With findings indicating that all institutions involved in the export of fresh produce collect data separately, the study recommends the adoption of a harmonized system for classifying fresh produce.

It goes on to recommend the development of a National Freight Strategy to enable the country respond to logistics challenges in a coordinated and responsive manner during disruptions, citing the example of Australia.

Additionally, the study recommends that a risk audit be conducted bi-annually to identify and mpa out risks likely to affect the sector; it cites the COVID-19 pandemic as a risk that was not identified in good time.

Other recommendations include implementation of the Trade Facilitation Agreement; mapping out of all horticultural supply chains; conducting of supply chain surveys; food loss analysis studies to inform interventions to stem post-harvest losses; and the development of a bio-security policy, especially on fumigation protocols.

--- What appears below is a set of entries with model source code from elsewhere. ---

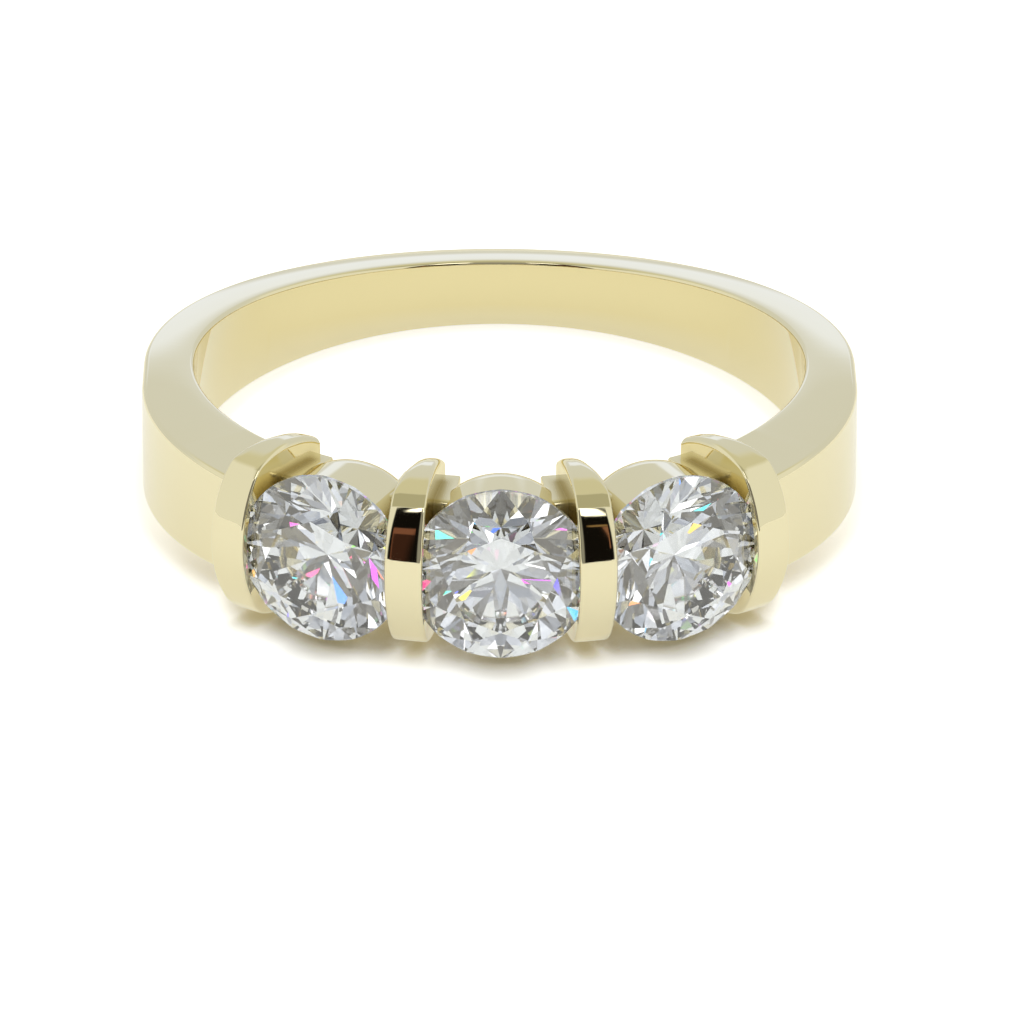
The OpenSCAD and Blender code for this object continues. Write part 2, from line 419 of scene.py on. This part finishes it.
def makeStoneRoom(name, diameter, turn):
    bm = bmesh.new()
    c = stoneCut
    slope = math.tan(radians(c["crownAngle"]))
    beside = math.cos(radians(c["halfStep"]))
    spread = diameter / 2 * c["facetSpread"]
    table = diameter / 2 * c["tableShare"]
    crown = (spread - table) * slope
    pavilion = spread * math.tan(radians(c["pavilionAngle"]))
    edge = (c["facetSpread"] - 1) * diameter / 2
    star = table * beside + c["starShare"] * (diameter / 2 - table * beside)
    starRise = c["girdle"] / 2 + (spread - star * beside) * slope
    rim = diameter / 2 + c["room"]
    profile = [
        (0, -c["girdle"] / 2 - pavilion - 2 * c["room"]),
        (rim, -c["girdle"] / 2 - edge - c["room"]),
        (rim, c["girdle"] / 2 + edge + c["room"]),
        (star + c["room"], starRise + c["room"]),
        (table + c["room"], c["girdle"] / 2 + crown + c["room"]),
        (0, c["girdle"] / 2 + crown + c["clearAbove"]),
    ]
    spunRound(bm, profile, c["steps"])
    bmesh.ops.translate(bm, verts=bm.verts, vec=(0, 0, ring["girdleRadius"]))
    bmesh.ops.transform(bm, verts=bm.verts, matrix=facingStone(turn))
    return finishedPiece(bm, name)


fingerRoom = {
    "past": 0.01,  # the band's inside stands proud of the head's by this
    "depth": 12,
    "steps": 360,
}


def makeFingerRoom():
    bm = bmesh.new()
    radius = ring["fingerRadius"] + fingerRoom["past"]
    bmesh.ops.create_cone(
        bm,
        cap_ends=True,
        segments=fingerRoom["steps"],
        radius1=radius,
        radius2=radius,
        depth=fingerRoom["depth"],
    )
    return finishedPiece(bm, "finger_room")


past = ledges["reach"]
head, *headPieces = [
    makeBar(name, bars[turns], side)
    for name, turns, side in (
        ("left_end_bar", "endTurns", -1),
        ("left_inner_bar", "innerTurns", -1),
        ("right_inner_bar", "innerTurns", 1),
        ("right_end_bar", "endTurns", 1),
    )
]
headPieces += [
    makeLedge(name, turns)
    for name, turns in (
        ("left_end_ledge", (-bars["endTurns"][0] - past, -bars["endTurns"][0] + past)),
        ("left_inner_ledge", (-bars["innerTurns"][1] - past, -bars["innerTurns"][0] + past)),
        ("right_inner_ledge", (bars["innerTurns"][0] - past, bars["innerTurns"][1] + past)),
        ("right_end_ledge", (bars["endTurns"][0] - past, bars["endTurns"][0] + past)),
    )
]
headPieces += [makeSeat("seat_" + name, turn) for name, turn in stoneTurns.items()]
combine(head, headPieces, "UNION")
rooms = [makeStoneRoom("room_" + name, stoneDiameters[name], stoneTurns[name]) for name in stoneTurns]
combine(head, [makeFingerRoom()] + rooms, "DIFFERENCE")
gold = makeShank()
combine(gold, [head], "UNION")
gold.name = "gold_shank_and_setting"

bm = bmesh.new()
bm.from_mesh(gold.data)
# the cuts leave corners that all but touch
bmesh.ops.remove_doubles(bm, verts=bm.verts, dist=meshing["mergeWithin"])
bmesh.ops.transform(bm, verts=bm.verts, matrix=Matrix.Scale(millimetre, 4) @ toRest)
bm.to_mesh(gold.data)
goldVolume = bm.calc_volume() * 1e9
bm.free()
gold.data.set_sharp_from_angle(angle=radians(meshing["smoothUnder"]))
weighted = gold.modifiers.new("even shading", "WEIGHTED_NORMAL")
weighted.keep_sharp = True
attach(gold, "root")
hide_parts("shank_and_setting")
print("gold", len(gold.data.polygons), "faces and", round(goldVolume, 1), "cubic mm")


class Signal:  # one socket in a shader tree, so that shader maths reads as an expression
    def __init__(self, tree, socket=None):
        self.tree = tree
        self.socket = socket

    def node(self, kind, settings=None, sockets=None, out=0):
        made = self.tree.nodes.new(kind)
        for name, value in (settings or {}).items():
            if name == "stops":
                ramp = made.color_ramp.elements
                while len(ramp) < len(value):
                    ramp.new(1)
                for stop, (place, colour) in zip(ramp, value):
                    stop.position = place
                    stop.color = colour
            else:
                setattr(made, name, value)
        for name, value in (sockets or {}).items():
            if isinstance(value, Signal):
                self.tree.links.new(value.socket, made.inputs[name])
            else:
                made.inputs[name].default_value = value
        return Signal(self.tree, made.outputs[out]) if len(made.outputs) else None

    def intoOutput(self, kind="ShaderNodeOutputMaterial"):
        self.node(kind, None, {"Surface": self})

    def maths(self, operation, *values):
        return self.node("ShaderNodeMath", {"operation": operation}, dict(enumerate(values)))

    def __add__(self, other):
        return self.maths("ADD", self, other)

    def __radd__(self, other):
        return self.maths("ADD", other, self)

    def __sub__(self, other):
        return self.maths("SUBTRACT", self, other)

    def __rsub__(self, other):
        return self.maths("SUBTRACT", other, self)

    def __mul__(self, other):
        return self.maths("MULTIPLY", self, other)

    def __rmul__(self, other):
        return self.maths("MULTIPLY", other, self)

    def between(self, low, high, start=0.0, end=1.0):
        return self.node(
            "ShaderNodeMapRange",
            {"interpolation_type": "SMOOTHSTEP"},
            {"Value": self, "From Min": low, "From Max": high, "To Min": start, "To Max": end},
        )


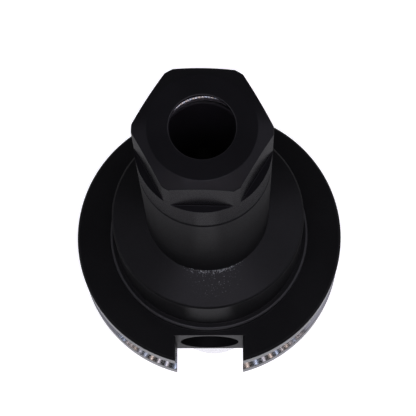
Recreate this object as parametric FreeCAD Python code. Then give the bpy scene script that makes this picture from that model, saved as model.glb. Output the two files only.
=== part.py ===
"""Steep-taper collet chuck holder: a 40-taper shank and flange, a neck, and a hexagonal clamping nut.

Millimetres. The origin is the centre of the gauge plane, where the taper is 44.45 mm across, and +Z
runs up the axis to the nut. The shallower of the two drive slots faces -Y.
"""
import FreeCAD, Part
import math
import os

# Taper shank, 7:24, size 40.
GAUGE_DIAMETER = 44.45
TAPER_PER_LENGTH = 7 / 24
SHANK_LENGTH = 68.4
SHANK_END_CHAMFER = 1.0
RELIEF_DEPTH = 0.7

# Drawbar end: pilot bore, threaded bore and the passage up to the collet.
PILOT_DIAMETER = 17.0
PILOT_DEPTH = 8.2
PILOT_CHAMFER = 0.8
DRAWBAR_BORE_DIAMETER = 14.0
DRAWBAR_BORE_DEPTH = 43.0
DRILL_POINT_ANGLE = 118
PASSAGE_DIAMETER = 10.5

# Gripper flange.
FLANGE_DIAMETER = 63.55
FLANGE_BACK_HEIGHT = 3.2
FLANGE_FACE_HEIGHT = 19.1
FLANGE_CHAMFER = 0.5
GROOVE_HEIGHT = 11.1
GROOVE_ROOT_DIAMETER = 56.25
GROOVE_ROOT_WIDTH = 3.75
GROOVE_ANGLE = 60

# Drive slots, and the hole that balances the deeper one.
SLOT_WIDTH = 16.1
FRONT_SLOT_FLOOR = 24.65
REAR_SLOT_FLOOR = 22.8
SLOT_CHAMFER = 0.5
SLOT_OVERRUN = 1.0
BALANCE_HOLE_DIAMETER = 14.0
BALANCE_HOLE_DEPTH = 8.0
BALANCE_HOLE_BELOW_FACE = 8.0

# Collar, boss and neck above the flange.
COLLAR_DIAMETER = 47.4
COLLAR_HEIGHT = 2.0
COLLAR_CHAMFER = 0.5
BOSS_DIAMETER = 44.4
BOSS_HEIGHT = 18.0
BOSS_CHAMFER = 0.4
SHOULDER_ANGLE = 20
NECK_DIAMETER = 28.0
NECK_CHAMFER = 0.4

# Projection from the gauge plane to the nut's face, and the nut.
PROJECTION = 100.0
NUT_LENGTH = 21.9
NUT_GAP = 0.5
NUT_DIAMETER = 28.0
ACROSS_FLATS = 25.0
HEX_LENGTH = 11.85
NUT_FACE_DIAMETER = 21.8
NUT_FACE_ANGLE = 30
NUT_FOOT_CHAMFER = 0.4
NUT_TURN = -1.3
NUT_MOUTH_DIAMETER = 13.2
NUT_MOUTH_LAND = 1.2
NUT_MOUTH_CHAMFER = 0.15
COLLET_CONE_ANGLE = 30
COLLET_CHAMBER_DIAMETER = 17.4
COLLET_CHAMBER_LENGTH = 1.6
LIP_DIAMETER = 16.2
LIP_OFFSET = 0.4
LIP_THICKNESS = 1.6

# Nose thread, drawn as its pitch cylinder in both pieces, and the 8-degree collet seat.
THREAD_PITCH_DIAMETER = 21.03
THREAD_CLEARANCE = 0.06
THREAD_RELIEF_WIDTH = 2.0
THREAD_RELIEF_DEPTH = 0.9
NOSE_TO_LIP = 1.0
NOSE_CHAMFER = 0.8
SEAT_MOUTH_DIAMETER = 16.2
SEAT_ANGLE = 8
SEAT_DEPTH = 20.0
SEAT_CHAMFER = 0.3

# Heights and radii that follow.
GAUGE_RADIUS = GAUGE_DIAMETER / 2
SHANK_END_HEIGHT = -SHANK_LENGTH
SHANK_END_RADIUS = GAUGE_RADIUS - SHANK_LENGTH * TAPER_PER_LENGTH / 2
FLANGE_RADIUS = FLANGE_DIAMETER / 2
COLLAR_TOP = FLANGE_FACE_HEIGHT + COLLAR_HEIGHT
BOSS_TOP = FLANGE_FACE_HEIGHT + BOSS_HEIGHT
NECK_RADIUS = NECK_DIAMETER / 2
NECK_FOOT = BOSS_TOP + (BOSS_DIAMETER / 2 - NECK_RADIUS) * math.tan(math.radians(SHOULDER_ANGLE))
NUT_FOOT = PROJECTION - NUT_LENGTH
NOSE_SHOULDER = NUT_FOOT - NUT_GAP
NUT_RADIUS = NUT_DIAMETER / 2
LEDGE_HEIGHT = PROJECTION - HEX_LENGTH
CONE_LENGTH = (COLLET_CHAMBER_DIAMETER - NUT_MOUTH_DIAMETER) / 2 / math.tan(math.radians(COLLET_CONE_ANGLE))
CHAMBER_TOP = PROJECTION - NUT_MOUTH_LAND - CONE_LENGTH
LIP_TOP = CHAMBER_TOP - COLLET_CHAMBER_LENGTH
LIP_FOOT = LIP_TOP - LIP_THICKNESS
NOSE_TOP = LIP_FOOT - NOSE_TO_LIP
THREAD_RADIUS = THREAD_PITCH_DIAMETER / 2
SEAT_END_HEIGHT = NOSE_TOP - SEAT_DEPTH
SEAT_END_RADIUS = SEAT_MOUTH_DIAMETER / 2 - SEAT_DEPTH * math.tan(math.radians(SEAT_ANGLE))

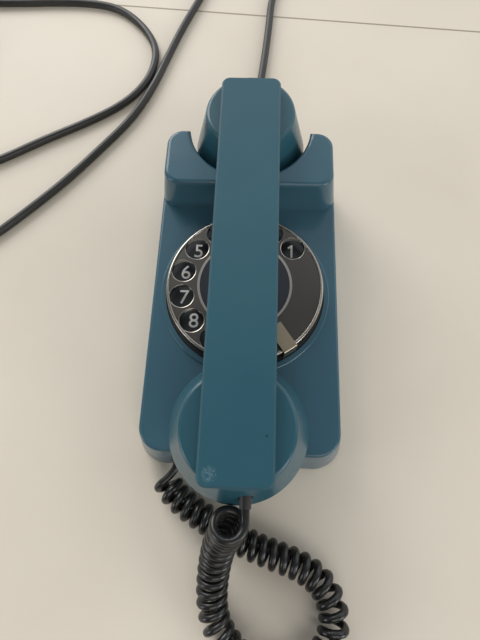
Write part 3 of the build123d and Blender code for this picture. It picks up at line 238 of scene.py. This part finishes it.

It also recommends that horticultural associations be involved in decisions on route development by airlines and aviation and aviation authorities.

Competitiveness

From subsistence farmers to airline companies, the study says, concerted efforts will ensure that fresh produce moves seamlessly from the farm to the intended destination.

Logistics, according to the report, accounts for approximately 40 to 60 per cent of total costs. It is thus important for logistics costs to be well managed in order to bring about competitiveness.

According to the United Nations Conference on Trade and Development (UNCTAD), lower trade costs contribute to trade growth. For example, a 10 per cent reduction in transportation costs in developing countries would result in 20 per cent growth in international trade.

According to the World Bank, efficient logistics performance goes hand-in-hand with trade expansion, export diversification and economic growth.

COVID-19 struck logistics

When the COVID19 pandemic struck, it hit right at the heart of logistics, meaning that in the entire period that international flights were grounded from March to August 2020, the entire industry of fresh produce for export took a big hit.

The report says that the ban on passenger flights led to reduced airfreight capacity by up to 40 per cent as airfreight in Kenya is dominated by belly capacity.  “According to the Fresh Produce Exporters Association of Kenya (FPEAK), the ban led to airfreight capacity reduction, from the usual 5,000 tonnes per day to 1,500 tonnes,” added the report.

It took the combined effort of airline players like the Kenya Airports Authority and Kenya Airways to come to the rescue of fresh produce exporters. For example, Kenya Airways converted a number of passenger planes to fly approximately 40 tonnes of fresh fruits and vegetables to Europe.

Significant revenue earner

Over 60 per cent of cargo loaded from Jomo Kenyatta International Airport (JKIA) is fresh produce, making it a significant revenue earner for the airport. As a result, the facility has continued to give preference to this important industry.

“To accommodate the growth in horticultural exports, JKIA has a specialised area dedicated to freight,” says the report.  “The freight area has 14 pack houses with pre-cooling and processing facilities for cut flowers, fruits, and other fresh produce.  The airport has a capacity of approximately 1 million tonnes of cargo annually.”

Fruits make up 34 per cent of fresh produce shipments from Kenya, with avocadoes taking the lion’s share.  The Kenyan avocado recorded 9,990 shipments in 2020, shipping to 57 destinations from 35 in 2017.  Pineapples come in second, followed by mango, passion fruit and raspberries.  The export of lemons, pawpaws, custard and bananas has also been on the increase.

French beans top the list as the most exported vegetable from Kenya. In 2019, 18 million kilos of French beans were shipped to 34 destinations. However, in 2020, the export of French beans declined to 14 million kilos due to the COVID-19 pandemic since there were no flights between March and August.

Cut flowers command the largest share of fresh produce exported from Kenya.  Analysis for the period 2017 to 2020 indicates that the sales of cut flowers have been on an upward trend.  Kenya’s rose flower is the single most exported flower from Kenya, with the highest global footprint at 123 destinations recording 297,541 shipments.